片付けが習慣化すればまとめて片付けをする、ということがなくなりますし、親のストレスも大きく軽減できます。
「片付けができない子ども」を克服する工夫3選
実際に「片づけができない子」から「片付けられる子」になるために、親ができる工夫を3つ紹介します。
環境を整える
子どもにとって環境を整えることは、片付けを習慣化する上でとても大切なことです。
心がけたい事は
- 単純なアクションで片づけができるようにする
- 場所がはっきり分かるようにする
の2点です。
重ねたものをどかす、ケースのフタを開ける、というような動作は子どもにとって煩わしいものです。
フタがないケースにそのままおもちゃを入れられる、重ねない収納が理想です。
またどこに何を片付けたらよいのか、子どもでもはっきり分かるようにしましょう。
ただ「この箱にぬいぐるみを入れようね」と子どもに口頭で指示しても、片付けを繰り替えすうちにいつの間にか別のものが入っているということがあります。
箱に大きめな写真やラベルを貼っておき、おもちゃの住所をはっきりさせておくと、子どもは毎回それを意識して片付けをするためおもちゃが迷子になりません。
またおもちゃの量が多い場合、思い切って一度押し入れなどにしまい数を減らすのもよいでしょう。
準備に手間がかかるかもしれませんが、片付けを習慣づけることができれば毎日心が清々しく過ごせるようになります。
時間を決める
「片付けができない4つの原因とは?」の項目でもお話した通り、片づけを毎日の習慣にするよう心がけてみましょう。
一番よいのは、毎日の歯磨きやお風呂と同様に片付けをスケジュール化することです。
教育評論家の親野智可等氏は、片付けが苦手な子どもには、毎日片づけをするための時間を作ることが大切だと提唱しています。

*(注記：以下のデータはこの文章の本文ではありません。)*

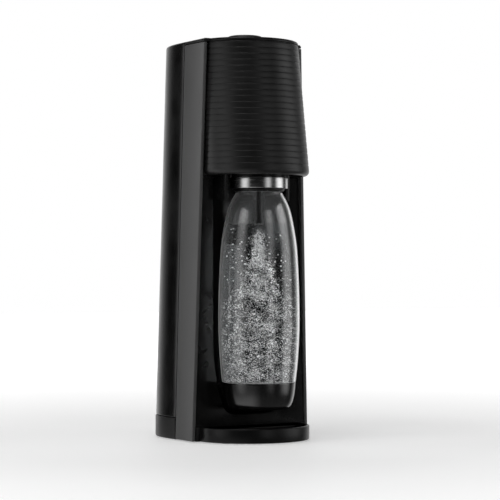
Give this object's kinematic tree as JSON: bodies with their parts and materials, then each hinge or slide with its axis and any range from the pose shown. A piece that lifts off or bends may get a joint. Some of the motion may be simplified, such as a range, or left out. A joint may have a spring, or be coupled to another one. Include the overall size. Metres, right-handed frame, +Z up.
{
  "type": "soda carbonator",
  "caption": "Slim manual countertop soda maker with a clear bottle in a tilting holder, a top button and a gas cylinder behind a lift-off back.",
  "frame": {"origin": "on the standing surface, under the middle of the whole machine", "axes": "+Z up, the user and the bottle at -Y, the gas cylinder at +Y, the machine's right side at +X"},
  "size_m": [0.147, 0.1881, 0.438],
  "materials": {
    "satin_black": "satin moulded black plastic",
    "tray_black": "fine-grained black plastic",
    "dark_plastic": "plain black moulding",
    "rubber": "soft black rubber",
    "screw_steel": "zinc-plated screws",
    "frame_plastic": "dark grey moulded plastic",
    "wall_black": "semi-gloss black moulding",
    "panel_grey": "satin black-grey moulded panel",
    "ribbed_black": "satin black with fine horizontal ribs",
    "bezel_grey": "thin grey ring",
    "button_black": "satin black plastic",
    "spring_steel": "bright steel",
    "lever_metal": "cast lever",
    "brass": "turned brass",
    "tube_plastic": "natural pressure tube",
    "holder_black": "gloss black plastic",
    "nozzle_black": "black tube",
    "collar_steel": "steel brushed round its axis",
    "bottle_clear": "clear bottle plastic",
    "cup_black": "gloss black cup",
    "cylinder_paint": "grey enamelled aluminium cylinder",
    "lever_pink": "coloured plastic lever",
    "cover_black": "semi-gloss black cover"
  },
  "bodies": {
    "tower": {"base_shell": "satin_black", "bottom_plate": "dark_plastic", "feet": "rubber", "base_screws": "screw_steel", "frame_left": "frame_plastic", "frame_right": "frame_plastic", "frame_bracket": "frame_plastic", "holder_deck": "frame_plastic", "spring_deck": "frame_plastic", "valve_deck": "frame_plastic", "frame_screws": "screw_steel", "back_wall": "wall_black", "left_side_panel": "panel_grey", "right_side_panel": "panel_grey", "head_shell": "ribbed_black", "head_underside": "dark_plastic", "top_cover": "satin_black", "button_bezel": "bezel_grey", "lever_spring": "spring_steel", "lever_pin": "spring_steel", "gas_block": "brass", "gas_block_seal": "rubber", "relief_valve": "brass", "gas_tube": "tube_plastic", "gas_elbow": "brass", "holder_pins": "spring_steel", "holder_detent": "spring_steel", "cylinder_seat": "dark_plastic", "lock_lever_pins": "spring_steel"},
    "tray": {"drip_tray": "tray_black"},
    "button": {"carbonating_button": "button_black"},
    "lever": {"actuator_lever": "lever_metal"},
    "plunger": {"valve_plunger": "spring_steel"},
    "holder": {"holder_yoke": "holder_black", "carbonation_head": "holder_black", "neck_seal": "rubber", "nozzle_tube": "nozzle_black", "nozzle_tip": "nozzle_black", "steel_collar": "collar_steel", "lower_ring": "holder_black"},
    "bottle": {"bottle": "bottle_clear", "bottle_cup": "cup_black"},
    "cylinder": {"gas_cylinder": "cylinder_paint", "cylinder_valve": "brass"},
    "lock": {"lock_lever": "lever_pink"},
    "cover": {"rear_cover": "cover_black"},
    "latch_button": {"cover_button": "button_black"}
  },
  "joints": [
    {"name": "button_press", "type": "slide", "parent": "tower", "child": "button", "axis": [0, 0, -1], "range_m": [0, 0.006], "stiffness_N_per_m": 900},
    {"name": "lever_swing", "type": "hinge", "parent": "tower", "child": "lever", "pos_m": [0, 0.072, 0.413], "axis": [1, 0, 0], "range_deg": [0, 3.95], "deforming": ["lever_spring"]},
    {"name": "plunger_press", "type": "slide", "parent": "tower", "child": "plunger", "axis": [0, 0, -1], "range_m": [0, 0.00178]},
    {"name": "holder_tilt", "type": "hinge", "parent": "tower", "child": "holder", "pos_m": [0, -0.0365, 0.306], "axis": [-1, 0, 0], "range_deg": [0, 15]},
    {"name": "bottle_drop", "type": "slide", "parent": "holder", "child": "bottle", "axis": [0, 0, -1], "range_m": [0, 0.0048]},
    {"name": "tray_lift", "type": "slide", "parent": "tower", "child": "tray", "axis": [0, 0, 1], "range_m": [0, 0.008]},
    {"name": "cover_pull", "type": "slide", "parent": "tower", "child": "cover", "axis": [0, 1, 0], "range_m": [0, 0.06]},
    {"name": "cover_button_press", "type": "slide", "parent": "cover", "child": "latch_button", "axis": [0, -1, 0], "range_m": [0, 0.0025], "stiffness_N_per_m": 900},
    {"name": "cylinder_drop", "type": "slide", "parent": "tower", "child": "cylinder", "axis": [0, 0, -1], "range_m": [0, 0.003]},
    {"name": "lock_swing", "type": "hinge", "parent": "tower", "child": "lock", "pos_m": [0, 0.046, 0.383], "axis": [1, 0, 0], "range_deg": [0, 35]}
  ],
  "couplings": [
    {"joint": "lever_swing", "follows": "button_press", "rad_per_m": 11.364},
    {"joint": "plunger_press", "follows": "button_press", "ratio": 0.29545},
    {"joint": "lock_swing", "follows": "cylinder_drop", "rad_per_m": 203}
  ]
}
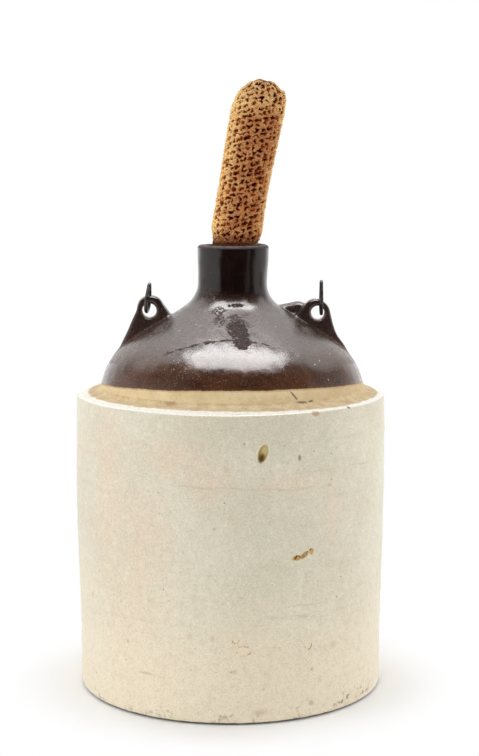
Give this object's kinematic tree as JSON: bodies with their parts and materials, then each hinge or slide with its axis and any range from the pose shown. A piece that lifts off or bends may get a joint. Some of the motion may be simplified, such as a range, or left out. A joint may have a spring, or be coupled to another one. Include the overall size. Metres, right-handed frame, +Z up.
{
  "type": "stoneware jug",
  "caption": "Straight-sided stoneware shoulder jug with a domed top, short neck, pierced ears holding wire loops, and a corn-cob stopper.",
  "frame": {"origin": "centre of the jug's flat foot, on the surface it stands on", "axes": "+Z up along the body; +X towards the right ear, the way the cob leans; the jug is seen from the front along +Y"},
  "size_m": [0.18, 0.18, 0.3571],
  "materials": {
    "stoneware": "gloss glaze: cream body, bare tan band under the dome, dark brown dome and neck",
    "wire": "dull dark iron wire",
    "corn_cob": "dry matte cob with dark kernel sockets"
  },
  "bodies": {
    "root": {"stoneware_jug": "stoneware", "wire_loop_left": "wire", "wire_loop_right": "wire", "corn_cob_stopper": "corn_cob"}
  },
  "joints": []
}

”片づけや整理整頓が上手な人は、あえて時間を取らなくても自然にできます。
ですが、苦手な人は毎日同じ時刻に同じ時間を取るしかありません。
時間を取れば誰でもそれなりに片づきます。
片づけや整理整頓のノウハウは、はっきり言ってそれほど関係ありません。どんなにノウハウがあっても実際に時間を取ってやらなければ無意味です。
ただ時間を決めるだけでは取り組まないこともありますので、毎日決まった時間になったらタイマーや音楽が鳴るようにセットしておき、それを合図に5分間片付けをするようにしましょう。

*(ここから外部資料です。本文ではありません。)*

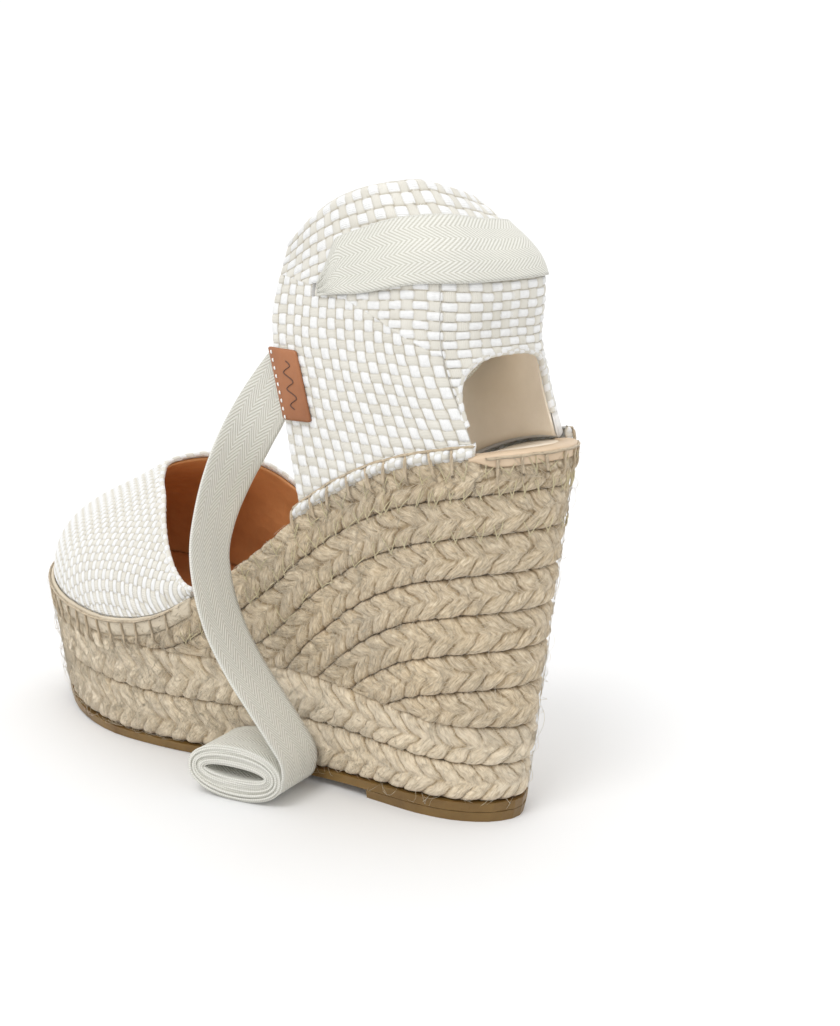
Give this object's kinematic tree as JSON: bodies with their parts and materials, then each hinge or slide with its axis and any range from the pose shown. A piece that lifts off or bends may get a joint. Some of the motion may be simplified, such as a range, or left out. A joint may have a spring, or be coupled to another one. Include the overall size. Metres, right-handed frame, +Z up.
{
  "type": "wedge sandal",
  "caption": "Wedge sandal with braided jute platform, closed woven toe cap, woven ankle cuff with arched heel opening, and long tape tie; left foot.",
  "frame": {"origin": "centre of the sandal's footprint on the ground, tape left out", "axes": "+Z up, +Y from toe to heel, +X to the outer side of the left foot"},
  "size_m": [0.1037, 0.233, 0.1904],
  "materials": {
    "jute": "coarse braided plant fibre, hairy",
    "rubber": "smooth, slightly shiny amber brown",
    "cork": "matte board and core",
    "foam": "matte foam",
    "tan_leather": "smooth tan leather",
    "brown_leather": "smooth brown leather",
    "woven": "glossy white and cream basket weave",
    "beige_lining": "soft beige lining leather",
    "tape": "matte herringbone cotton tape",
    "rand": "smooth matte edge strip",
    "label": "blank smooth leather",
    "thread": "twisted jute thread"
  },
  "bodies": {
    "root": {"cuff_lining": "beige_lining", "cuff_outer": "woven", "edge_braid": "jute", "fan_braid_1": "jute", "fan_braid_2": "jute", "fan_braid_3": "jute", "fan_braid_4": "jute", "fan_braid_5": "jute", "fan_braid_6": "jute", "heel_lift": "rubber", "heel_strip": "tan_leather", "heel_strip_stitching": "thread", "insole_board": "cork", "insole_foam": "foam", "lateral_quarter_stitching": "thread", "medial_quarter_stitching": "thread", "outsole": "rubber", "platform_braid_1": "jute", "platform_braid_2": "jute", "ribbon_back": "tape", "ribbon_lateral_fall": "tape", "ribbon_lateral_roll": "tape", "ribbon_medial_fall": "tape", "ribbon_medial_roll": "tape", "side_label": "label", "sock_lining": "beige_lining", "toe_cap_lining": "brown_leather", "toe_cap_outer": "woven", "toe_rand": "rand", "toe_stitching": "thread", "wedge_core": "cork"}
  },
  "joints": []
}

親の声掛け以外の「区切り」があると、子どもも不思議と動くものです。
片付けの手順については「決まった場所におもちゃを入れる」だけですので、難しいことではありません。
さきほど解説をした環境づくりがちゃんとできていれば問題がないはずです。
毎日片付けをするだけの時間を決め、終わったら必ず褒めてあげることで、積極的に片付けに取り組めるようになっていきます。
親が模範を見せる
子どもが親の片付け方法を真似しているというのはお話した通りですが、親の片付け態度は子どもの頃だけでなく、子どもが大きくなってからも影響し続けるということが目白大学院が大学生を対象に行った心理学研究で報告されています。

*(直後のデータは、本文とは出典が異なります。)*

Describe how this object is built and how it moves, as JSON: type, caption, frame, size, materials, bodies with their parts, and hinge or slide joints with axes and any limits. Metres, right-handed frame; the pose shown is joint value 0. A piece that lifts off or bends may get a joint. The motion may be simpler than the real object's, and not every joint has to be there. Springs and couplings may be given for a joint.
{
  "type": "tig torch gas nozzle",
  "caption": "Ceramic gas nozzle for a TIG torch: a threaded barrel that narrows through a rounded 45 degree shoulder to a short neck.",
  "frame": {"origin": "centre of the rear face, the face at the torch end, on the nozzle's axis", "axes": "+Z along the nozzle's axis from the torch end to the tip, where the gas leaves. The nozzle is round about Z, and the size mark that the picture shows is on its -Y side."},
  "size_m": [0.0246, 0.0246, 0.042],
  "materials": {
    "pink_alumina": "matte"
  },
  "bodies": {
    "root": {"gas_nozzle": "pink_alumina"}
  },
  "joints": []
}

また男子の場合は父親、女子の場合は母親の普段の片付け態度が影響しているということも明らかになっています。
男性モデルでは「父親の片づけ要求」が、現在の片づけ行動である「分類」と「整頓」への正の影響を示し、女性モデルでは「母親の積極的な片づけ態度」が現在の片づけ行動である「分類」への正の影響を示していたことから、片づけ行動には子どもの頃の同性の親が影響することが示唆された。
子どもはいずれ親元を離れます。
大学に入学したと同時に一人暮らしを始める子もいると思いますが、その時片付けができるかどうかは親の態度次第ということなのです。
子どもの将来のためにも、片付けがあまり得意でないという方は普段の片付けの仕方を見直すことをおすすめします。
自分の部屋はもちろんですが、リビングやキッチンなど子どもがよく目にする場所は物を置きっぱなしにしないように注意しましょう。
子は親の真似をしますので、片付けが好きでなくても片付けに積極的な姿勢を見せると、子どもも積極的に片付けをするようになります。
親子で協力して「片付けができない子ども」から卒業しよう!
子どもが片付けをするようになるには親の工夫が必要です。
まずはどのように片付けをすればいいのか、子どもにとって分かりやすくすること。
そして毎日の習慣に片付けを組み込むようにして、片付けをするのがごく当たり前の生活を作っていきましょう。
しかし子どもがかつてお風呂や歯磨きを嫌がっていた時と同じで、生活習慣を当たり前にするにはある程度の時間がかかるものです。
結果を急かさずに気長に待ってあげるようにしてください。
子どもが片付けしやすい環境を整えたり自分の日頃の生活を振り返ったりしながら、子どもと一緒に片付けができるように試行錯誤していきましょう。